The Hannas could not qualify for funds from California’s In-Home Supportive Services program because such monies are only available for disabled persons who are still living in the home they occupied at the time they became disabled. For the Hannas to care for Grimes, the state regulations said, their home would have to be licensed and remodeled to meet state regulations.

But if the Hannas took such steps and had their home licensed, they still would not be eligible for those In-Home program funds. That’s because this money only applies to home care, and not to licensed facilities. Meanwhile, because the Hanna family home did not have a community care facility license, the state ordered Grimes to leave, threatening the Hannas with $200 in fines per day as long as she remained there.

It was a classic example of a bureaucracy that was incapable of bending the rules even slightly. Grimes was shipped out to another board-and-care facility where she had no privacy, and no one well enough to talk to.

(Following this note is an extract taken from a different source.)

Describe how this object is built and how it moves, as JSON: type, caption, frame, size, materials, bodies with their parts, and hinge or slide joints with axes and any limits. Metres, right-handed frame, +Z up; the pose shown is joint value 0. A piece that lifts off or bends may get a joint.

She may yet win the right to live with the Hannas, however. A Superior Court judge has granted a preliminary injunction, saying that the home did not have to be licensed for Grimes to live there. The judge also ruled that the Hannas could not be denied state funds to care for her.

Our readers put it best. One, for example, asked: “Who is the bureaucratic idiot who ordered Grimes removed from a home where she was well-cared-for, happy, and loved?”

The state isn’t protecting Grimes. It’s making her life miserable.